All of the elements are at play in Schmidt's sculptures, just in different degrees. As evidenced in his five sculptures and an assortment of found-object assemblages also on view, Schmidt's otherworldly ideas aren't sci-fi or some not-yet-possible; they seek the still-possible from the possibly forgotten. Subtle implication is more powerful a push than realized imagination in his works.

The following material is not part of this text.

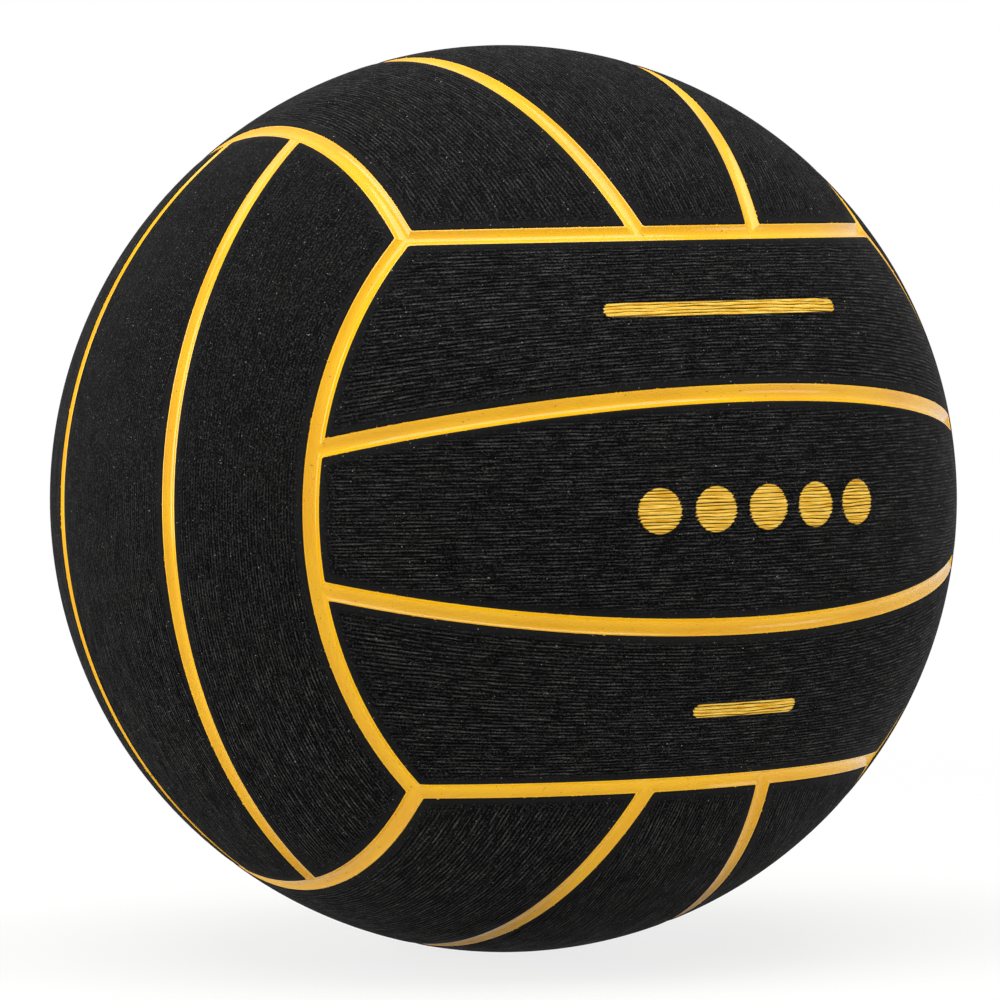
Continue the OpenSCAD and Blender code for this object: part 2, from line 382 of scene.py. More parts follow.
class NodeBuilder:
    """Adds nodes to one tree and links them."""

    def __init__(self, tree: bpy.types.NodeTree) -> None:
        """Keeps the tree that the nodes go into."""
        self.tree = tree

    def add(self, kind: str, **settings: str | bool) -> bpy.types.Node:
        """Adds a node.

        Args:
            kind: The node's type.
            **settings: The properties that are set on it.

        Returns:
            The new node.
        """
        node = self.tree.nodes.new(kind)
        for name, value in settings.items():
            setattr(node, name, value)
        return node

    def feed(self, socket: Socket, value: Value) -> None:
        """Links a socket to another one, or sets its value.

        Args:
            socket: The input socket.
            value: An output socket, or the value itself.
        """
        if isinstance(value, bpy.types.NodeSocket):
            self.tree.links.new(value, socket)
        else:
            socket.default_value = value

    def chain(self, kind: str, operation: str, values: Sequence[Value]) -> Socket:
        """Adds a node with an operation and feeds its inputs in order.

        Args:
            kind: The node's type.
            operation: What the node works out.
            values: The values of its inputs.

        Returns:
            The node's first output.
        """
        node = self.add(kind, operation=operation)
        for socket, value in zip(node.inputs, values):
            self.feed(socket, value)
        return node.outputs[0]

    def math(self, operation: str, *values: Value) -> Socket:
        """Adds a Math node and returns its output."""
        return self.chain("ShaderNodeMath", operation, values)

    def vector(self, operation: str, *values: Value) -> Socket:
        """Adds a Vector Math node and returns its vector output."""
        return self.chain("ShaderNodeVectorMath", operation, values)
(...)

For his 1988 film Dead Ringers David Cronenberg conceived surgical instruments for "operating on mutant women," a series of formidably indelicate metal instruments whose mere suggestions of potential bodily use is more threatening than anything that the director could depict on screen. Schmidt's sculptures are similar sorts of mental potential-energy time bombs, as his found-object assemblages read like excavations from an archeological site that hint some early society required tools for crushing, cutting, and possibly even prostate stimulation.

The new paintings, though, aren't as richly kinetically charged. Their overall vibe is whimsical and effervescent, both perfectly fine attitudes for such keenly nostalgic work. Let's just not turn molehills into mountains--viz., an April 19 Roberta Smith article in The New York Times, which observed that small abstraction is "in"--as evidenced by a recent quartet of small abstraction solo shows and bulwarked by the idea of getting small being, perhaps, a form of ideological dissent against the grandiose spectacle of the large panel. Paul Klee is the name dusted off anytime "small" and "abstraction" enters the same discussion, a comparison born more of size than of content, too often ignoring the rapier sociopolitical observations Klee invested in his intimate and deceptively inviting paintings. (The ephemerally organic vocabulary of Toni LaSelle would be a better reference point for Schmidt's paintings here.) Size does matter, natch, but it doesn't define the work; paintings aren't wall-mounted tchotchkes. They do, however, look great hung on the wall.